SHAP beeswarm plot for the biochemistry random forest, ranking features by impact on the prediction

Figure 2. SHAP values for the biochemistry model. Lipoprotein-A, direct bilirubin, and HDL-cholesterol carry the most weight in the per-patient decisions.

Depth-4 surrogate decision tree approximating the stacked classifier, splitting almost entirely on the biochemistry probability

Figure 3. A depth-4 surrogate tree approximating the stacked classifier. Almost every split is on the biochemistry probability, which makes the biochemistry-led behaviour explicit.

Shared biology

The unsupervised side of the pipeline (DIABLO and regularised CCA) and a cross-modality correlation network all recover one axis. HDL and Apolipoprotein A-I in the clinical block link to HDL particle subfractions in the metabolite block. That shared structure, rather than the prediction score, is what integration actually buys here.
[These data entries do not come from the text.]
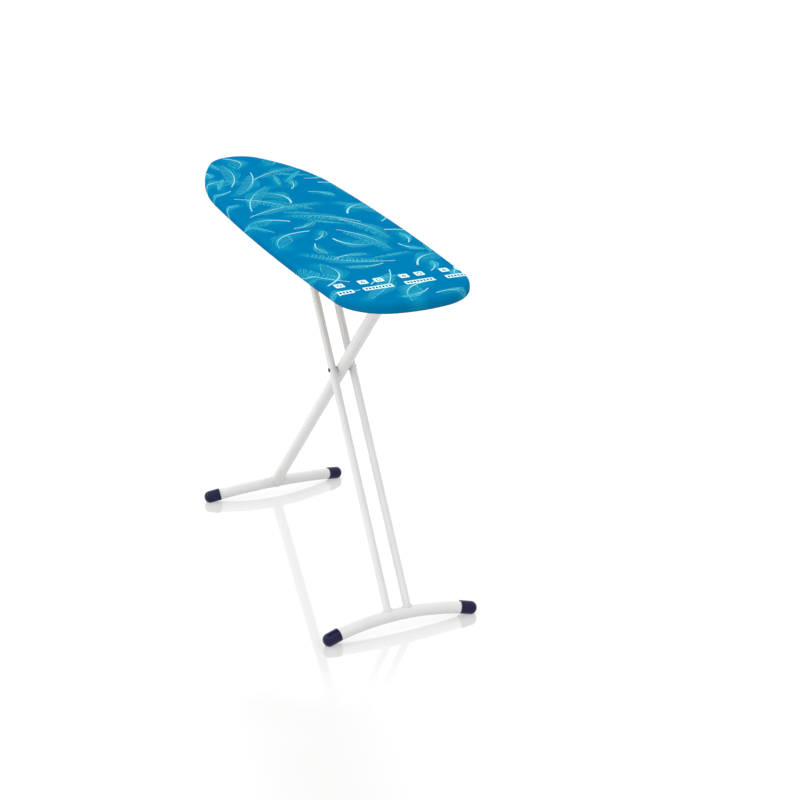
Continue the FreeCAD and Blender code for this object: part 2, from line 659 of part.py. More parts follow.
# ---------------------------------------------------------------- slider and release lever
def from_pin(x, z):
    """A place given from the slide pin, as X and Z in the board's frame."""
    return f"({{slider_x}} + ({x}))", f"({{hinge_height}} + ({z}))"


LEVER_PIVOT = ("{lever_pivot_x}", "{lever_pivot_z}")
LATCH = ("{lever_pivot_x} - {lever_arm}", "{lever_pivot_z}")
HANDLE = ("{handle_x}", "{handle_drop}")


def side_block(name, sign, inner, outer, low, high):
    """A block on one side, between two corners given from the slide pin."""
    near_side, far_side = (inner, outer) if sign > 0 else (f"-({outer})", f"-({inner})")
    x0, z0 = from_pin(*low)
    x1, z1 = from_pin(*high)
    return block(name, x0, x1, near_side, far_side, z0, z1)


def make_glider(side, sign):
    """A plastic shoe that carries one end of the slide pin inside its rail."""
    shoe = side_block(f"shoe_{side}", sign, "{glider_inside}", "{glider_outside}",
                      ("{glider_back}", "{glider_bottom}"), ("{glider_front}", "{glider_top}"))
    bore = rod(f"shoe_bore_{side}", "{slide_pin} + 2 * {running_gap}", "2 * {slide_pin_length}",
               "{slider_x}", "-{slide_pin_length}", "{hinge_height}")
    slot = side_block(f"shoe_slot_{side}", sign, "{glider_inside}", "{bridge_half_width}",
                      ("{bridge_back}", "{bridge_bottom}"),
                      ("{bridge_front}", "{bridge_bottom} + {bridge_sheet}"))
    bored = cut(shoe, bore, f"shoe_bored_{side}")
    keep(cut(bored, slot, f"shoe_slotted_{side}"), f"glider_{side}")


def make_bridge():
    """The plate that joins the two gliders, with two lugs for the lever's pin."""
    x0, z0 = from_pin("{bridge_back}", "{bridge_bottom}")
    x1, z1 = from_pin("{bridge_front}", "{bridge_bottom} + {bridge_sheet}")
    pieces = [block("bridge_plate", x0, x1, "-{bridge_half_width}", "{bridge_half_width}", z0, z1)]
    for side, sign in LEFT_RIGHT:
        low = ("{lever_pivot_x} - {lug_width} / 2", "{lever_pivot_z} - {lug_width} / 2")
        high = ("{lever_pivot_x} + {lug_width} / 2", "{bridge_bottom} + {bridge_sheet} / 2")
        pieces.append(side_block(f"lug_{side}", sign, "{lug_offset} - {lug_sheet} / 2",
                                 "{lug_offset} + {lug_sheet} / 2", low, high))
    hole_x, hole_z = from_pin(*LEVER_PIVOT)
    drill = rod("lug_drill", "{lever_pin}", "2 * {bridge_half_width}", hole_x,
                "-{bridge_half_width}", hole_z)
    keep(cut(fuse(pieces, "bridge_blank"), drill, "bridge_drilled"), "slider_bridge")
    keep(rod("lever_rod", "{lever_pin}", "2 * ({lug_offset} + {lever_pin_overrun})", hole_x,
             "-{lug_offset} - {lever_pin_overrun}", hole_z), "lever_pivot_pin")


def make_lever():
    """Two side plates on the pivot pin, a handle rod out to the left, and the latch bar."""
    latch_x, latch_z = from_pin(*LATCH)
    handle_x, handle_z = from_pin(*HANDLE)
    pivot_x, pivot_z = from_pin(*LEVER_PIVOT)
    inner = "{lever_offset} - {lever_sheet} / 2"
    outer = "{lever_offset} + {lever_sheet} / 2"
    half_height, half_tie = "{lever_height} / 2", "{lever_tie_width} / 2"
    pieces = []
    for side, sign in LEFT_RIGHT:
        pieces.append(side_block(f"lever_plate_{side}", sign, inner, outer,
                                 (f"{LATCH[0]} - {half_height}", f"{LATCH[1]} - {half_height}"),
                                 (f"{{lever_pivot_x}} + {half_height}", f"{LATCH[1]} + {half_height}")))
    tie_x, tie_z = from_pin(f"{{handle_x}} - {half_tie}", f"{{lever_pivot_z}} - {half_height}")
    pieces.append(block("lever_tie", tie_x, f"{tie_x} + {{lever_tie_width}}", "-{lever_offset}",
                        "{lever_offset}", tie_z, f"{tie_z} + {{lever_tie_sheet}}"))
    pieces.append(side_block("lever_drop", 1, inner, outer,
                             (f"{{handle_x}} - {half_tie}", f"{{handle_drop}} - {half_tie}"),
                             (f"{{handle_x}} + {half_tie}", "{lever_pivot_z}")))
    pieces.append(rod("handle_rod", "{handle_rod}", f"{{handle_reach}} - ({inner})", handle_x,
                      inner, handle_z))
    pin_hole = rod("lever_pin_hole", "{lever_pin} + 2 * {running_gap}", "2 * {lug_offset}", pivot_x,
                   "-{lug_offset}", pivot_z)
    bar_hole = rod("latch_hole", "{latch_bar}", "2 * {lug_offset}", latch_x, "-{lug_offset}", latch_z)
    drilled = cut(fuse(pieces, "lever_blank"), pin_hole, "lever_drilled")
    keep(cut(drilled, bar_hole, "lever_finished"), "release_lever")
    keep(rod("latch_rod", "{latch_bar}", "{latch_bar_length}", latch_x, "-{latch_bar_length} / 2",
             latch_z), "latch_bar")
    grip = tube_along_y("grip_shape", "{grip_diameter}", "{handle_rod}", "{grip_length}")
    between = value("({grip_diameter} + {handle_rod}) / 4")
    round_edges(grip, "{grip_rounding}", lambda middle: near(abs(middle.y), "{grip_length} / 2")
                and math.hypot(middle.x, middle.z) > between)
    place(grip, handle_x, "{handle_reach} - {grip_length} / 2", handle_z)
    keep(grip, "lever_grip")


def make_lever_spring():
    """A torsion spring round the lever's pin, which holds the latch bar down."""
    spring = doc.addObject("Part::Helix", "spring_line")
    bind(spring, "Pitch", "{spring_pitch}")
    bind(spring, "Height", "{spring_length}")
    bind(spring, "Radius", "{spring_radius}")
    wire = doc.addObject("Part::Circle", "spring_wire_section")
    bind(wire, "Radius", "{spring_wire} / 2")
    place(wire, "{spring_radius}", "0", "0", TURN_X, "90")
    coil = doc.addObject("Part::Sweep", "spring_coil")
    coil.Sections = [wire]
    coil.Spine = (spring, [])
    coil.Solid = True
    coil.Frenet = True
    x, z = from_pin(*LEVER_PIVOT)
    place(coil, x, "{spring_offset} - {spring_length} / 2", z, TURN_X * -1, "90")
    keep(coil, "lever_spring")


# ---------------------------------------------------------------- build, check and export
def check_all():
    """Stop if any object failed or any sub-part has no sound solid."""
    for thing in doc.Objects:
        if {"Invalid", "Error"} & set(thing.State):
            raise RuntimeError(f"{thing.Name} ({thing.Label}): {thing.State}")
    for label, thing in nodes.items():
        shape = thing.Shape
        if shape.isNull() or not shape.isValid() or not shape.Solids:
            raise RuntimeError(f"{label} has no valid solid")


def export_all():
    os.makedirs("parts", exist_ok=True)
    for label, thing in nodes.items():
        thing.Shape.exportStep(os.path.join("parts", f"{label}.step"))


def main():
    make_core()
    make_pad()
    make_cover()
    make_hem_elastic()
    below_floor = block("below_floor", "-{board_length}", "{board_length}", "-{foot_span}",
                        "{foot_span}", "-2 * {thick_tube}", "0")
    make_single_leg(below_floor)
    make_twin_leg(below_floor)
    make_pivot_rivet()
    make_hinge_bolt()
    make_fittings()
    for side, sign in LEFT_RIGHT:
        make_glider(side, sign)
    make_bridge()
    make_lever()
    make_lever_spring()
    doc.recompute()
    check_all()
    export_all()
    print(f"{len(nodes)} sub-parts written to parts/")


main()
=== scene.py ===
"""Looks for the folding ironing board: printed cover, pad, powder-coated tubes and glossy caps."""
import json
import math
from collections import namedtuple

import bmesh
import bpy
import numpy as np
from mathutils import Matrix, Vector


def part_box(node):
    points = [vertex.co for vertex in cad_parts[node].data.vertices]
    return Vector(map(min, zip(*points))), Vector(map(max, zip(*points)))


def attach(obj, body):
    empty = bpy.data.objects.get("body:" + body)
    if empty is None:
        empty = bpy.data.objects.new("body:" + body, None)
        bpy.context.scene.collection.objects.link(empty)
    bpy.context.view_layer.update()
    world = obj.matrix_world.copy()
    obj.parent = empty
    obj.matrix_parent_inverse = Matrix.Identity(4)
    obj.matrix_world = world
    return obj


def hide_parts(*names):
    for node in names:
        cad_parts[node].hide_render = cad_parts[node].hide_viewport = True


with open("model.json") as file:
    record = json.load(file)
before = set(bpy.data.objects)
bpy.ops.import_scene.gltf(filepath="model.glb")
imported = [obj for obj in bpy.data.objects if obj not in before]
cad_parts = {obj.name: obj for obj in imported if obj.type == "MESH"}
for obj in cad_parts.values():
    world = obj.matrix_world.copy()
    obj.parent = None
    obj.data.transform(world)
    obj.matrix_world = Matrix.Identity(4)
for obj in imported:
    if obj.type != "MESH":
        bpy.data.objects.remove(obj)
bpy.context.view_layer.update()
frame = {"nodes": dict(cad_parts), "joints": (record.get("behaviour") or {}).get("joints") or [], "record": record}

MM = 0.001
COVER_LOW, COVER_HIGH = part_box("cover")
TOP = COVER_HIGH[2]
HALF_LENGTH = (COVER_HIGH[0] - COVER_LOW[0]) / 2
HALF_WIDTH = (COVER_HIGH[1] - COVER_LOW[1]) / 2
JOINTS = {joint["name"]: joint for joint in frame["joints"]}


# ---------------------------------------------------------------- materials
def new_material(name):
    """A material with nodes, its tree and its shader."""
    material = bpy.data.materials.new(name)
    material.use_nodes = True
    tree = material.node_tree
    return material, tree, tree.nodes["Principled BSDF"]


def add_node(tree, kind, inputs=None, **settings):
    """A shader node with its settings, and inputs that are numbers or other nodes' outputs."""
    node = tree.nodes.new(kind)
    for key, setting in settings.items():
        setattr(node, key, setting)
    for key, source in (inputs or {}).items():
        if isinstance(source, bpy.types.NodeSocket):
            tree.links.new(source, node.inputs[key])
        else:
            node.inputs[key].default_value = source
    return node


def object_coordinates(tree):
    return add_node(tree, "ShaderNodeTexCoord").outputs["Object"]


def noise(tree, scale, detail=3.0, stretch=None):
    """Noise in object space; stretch scales each axis first."""
    place = object_coordinates(tree)
    if stretch:
        place = add_node(tree, "ShaderNodeMapping", {"Vector": place, "Scale": stretch}).outputs[0]
    return add_node(tree, "ShaderNodeTexNoise", {"Vector": place, "Scale": scale, "Detail": detail})


def ramp(tree, factor, low, high, start=0.3, end=0.7):
    """Blend two colours as the factor goes from start to end."""
    node = add_node(tree, "ShaderNodeValToRGB", {"Fac": factor})
    node.color_ramp.elements[0].position = start
    node.color_ramp.elements[0].color = (*low, 1)
    node.color_ramp.elements[1].position = end
    node.color_ramp.elements[1].color = (*high, 1)
    return node.outputs["Color"]


def mix_colours(tree, factor, first, second):
    """The first colour at factor 0 and the second at 1."""
    return add_node(tree, "ShaderNodeMix", {"Factor": factor, 6: first, 7: second},
                    data_type="RGBA").outputs[2]


def spread(tree, factor, low, high):
    """Map 0..1 onto low..high."""
    return add_node(tree, "ShaderNodeMapRange", {"Value": factor, "To Min": low, "To Max": high}).outputs[0]


def add_bump(tree, shader, height, strength, distance):
    """Let a height stand out by up to a distance, in metres."""
    bump = add_node(tree, "ShaderNodeBump", {"Height": height, "Strength": strength, "Distance": distance})
    tree.links.new(bump.outputs["Normal"], shader.inputs["Normal"])


def powder_coat():
    """White powder coat: a fine orange peel and the faintest unevenness of tone."""
    material, tree, shader = new_material("white_powder_coat")
    tone = noise(tree, 14.0, 4.0).outputs["Fac"]
    tree.links.new(ramp(tree, tone, (0.585, 0.583, 0.58), (0.62, 0.618, 0.612)),
                   shader.inputs["Base Color"])
    peel = noise(tree, 750.0, 2.0).outputs["Fac"]
    tree.links.new(spread(tree, tone, 0.28, 0.38), shader.inputs["Roughness"])
    add_bump(tree, shader, peel, 0.18, 0.0004)
    shader.inputs["Coat Weight"].default_value = 0.25
    shader.inputs["Coat Roughness"].default_value = 0.18
    return material


def moulded_plastic(name, dark, light, gloss, grain):
    """Injection-moulded plastic with a faint flow pattern and a fine moulded grain."""
    material, tree, shader = new_material(name)
    flow = noise(tree, 60.0, 5.0, (1.0, 1.0, 2.5)).outputs["Fac"]
    tree.links.new(ramp(tree, flow, dark, light), shader.inputs["Base Color"])
    tree.links.new(spread(tree, flow, gloss, gloss + 0.10), shader.inputs["Roughness"])
    add_bump(tree, shader, noise(tree, 1400.0, 2.0).outputs["Fac"], grain, 0.0003)
    shader.inputs["Specular IOR Level"].default_value = 0.2
    return material


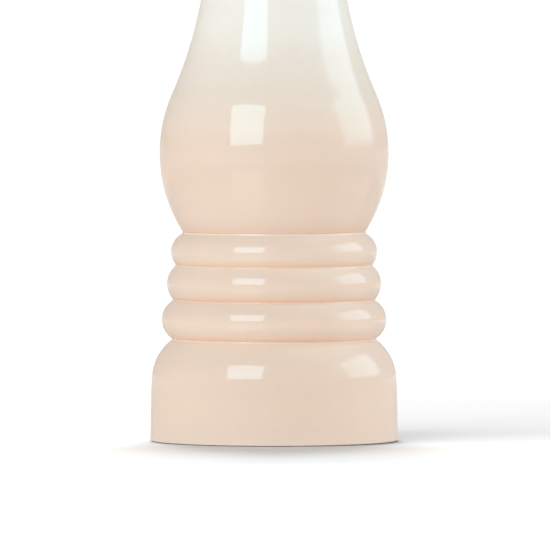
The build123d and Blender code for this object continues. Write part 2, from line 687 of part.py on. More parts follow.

$Cross-modality correlation network linking biochemistry HDL features to metabolomics HDL particle subfractions$

Figure 4. Cross-modality network at significant Spearman correlations. The dominant bridge runs along the HDL and Apolipoprotein A-I axis shared by both data blocks.

An honest limitation

Fusion adds about +0.004 AUC over biochemistry alone, which is small. The value of integration here is biomarker discovery, the shared HDL and ApoA-I axis, not a better prediction. The data are cross-sectional, so this is association rather than a screening test. The full pipeline, the hyperparameter grid, and the verified clinical markers (every PMID checked on PubMed) are in the repository.